**Records to use**
********************

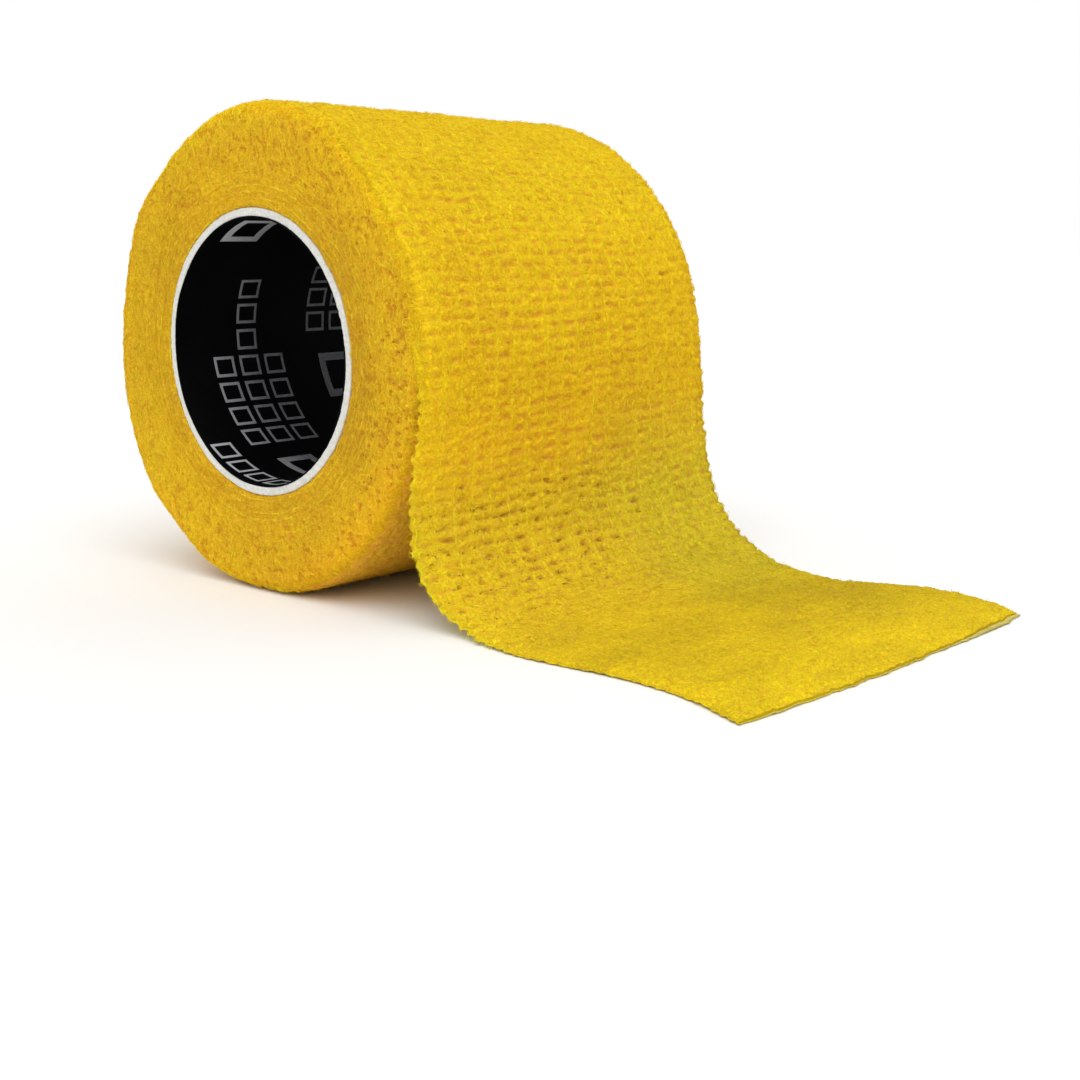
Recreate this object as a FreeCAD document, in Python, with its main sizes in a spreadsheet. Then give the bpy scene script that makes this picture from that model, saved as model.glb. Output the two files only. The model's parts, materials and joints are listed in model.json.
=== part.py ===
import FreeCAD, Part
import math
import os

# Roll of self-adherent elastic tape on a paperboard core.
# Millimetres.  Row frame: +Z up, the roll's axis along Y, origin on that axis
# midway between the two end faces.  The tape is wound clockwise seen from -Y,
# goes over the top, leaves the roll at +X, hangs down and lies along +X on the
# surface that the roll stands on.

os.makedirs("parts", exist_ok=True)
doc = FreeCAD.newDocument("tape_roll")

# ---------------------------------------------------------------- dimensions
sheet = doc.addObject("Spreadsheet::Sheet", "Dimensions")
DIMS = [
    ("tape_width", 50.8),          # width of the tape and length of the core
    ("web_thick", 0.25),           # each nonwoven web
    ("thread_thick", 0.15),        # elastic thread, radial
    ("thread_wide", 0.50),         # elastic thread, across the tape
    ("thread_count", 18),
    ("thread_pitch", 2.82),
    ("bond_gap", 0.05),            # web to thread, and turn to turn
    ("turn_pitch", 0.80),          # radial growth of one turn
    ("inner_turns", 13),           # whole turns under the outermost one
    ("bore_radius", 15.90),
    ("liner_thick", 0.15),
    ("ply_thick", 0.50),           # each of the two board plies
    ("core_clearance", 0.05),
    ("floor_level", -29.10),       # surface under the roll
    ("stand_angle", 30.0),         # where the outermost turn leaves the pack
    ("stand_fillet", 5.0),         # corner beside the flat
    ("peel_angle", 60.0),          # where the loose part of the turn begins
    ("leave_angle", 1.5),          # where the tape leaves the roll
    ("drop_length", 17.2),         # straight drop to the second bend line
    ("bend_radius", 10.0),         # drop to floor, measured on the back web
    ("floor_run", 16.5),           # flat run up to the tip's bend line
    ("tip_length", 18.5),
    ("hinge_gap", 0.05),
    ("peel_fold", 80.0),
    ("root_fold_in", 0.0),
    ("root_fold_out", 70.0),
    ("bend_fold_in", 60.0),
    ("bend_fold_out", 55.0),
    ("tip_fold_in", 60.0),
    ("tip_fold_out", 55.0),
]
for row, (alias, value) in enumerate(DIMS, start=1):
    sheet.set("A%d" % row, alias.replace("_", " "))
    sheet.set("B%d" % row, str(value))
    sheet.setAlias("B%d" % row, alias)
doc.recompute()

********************

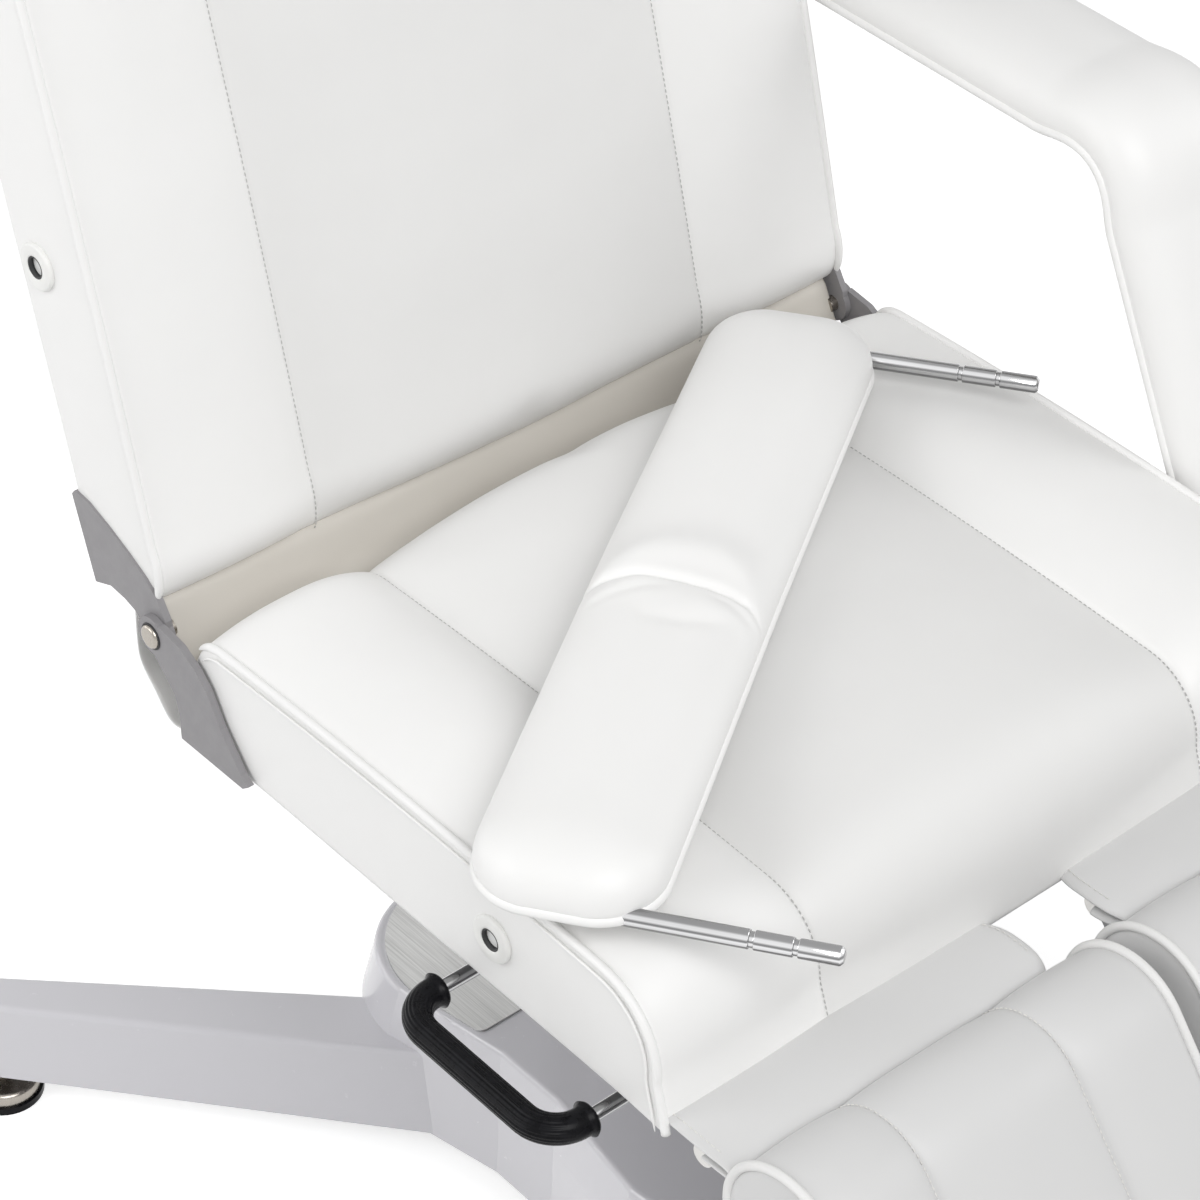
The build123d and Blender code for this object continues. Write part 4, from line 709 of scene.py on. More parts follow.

********************

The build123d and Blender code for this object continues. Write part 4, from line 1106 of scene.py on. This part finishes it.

********************

**Challenge**
Copy each line in the data that holds the word "code".

**Solution for this problem**
The build123d and Blender code for this object continues. Write part 4, from line 709 of scene.py on. More parts follow.
The build123d and Blender code for this object continues. Write part 4, from line 1106 of scene.py on. This part finishes it.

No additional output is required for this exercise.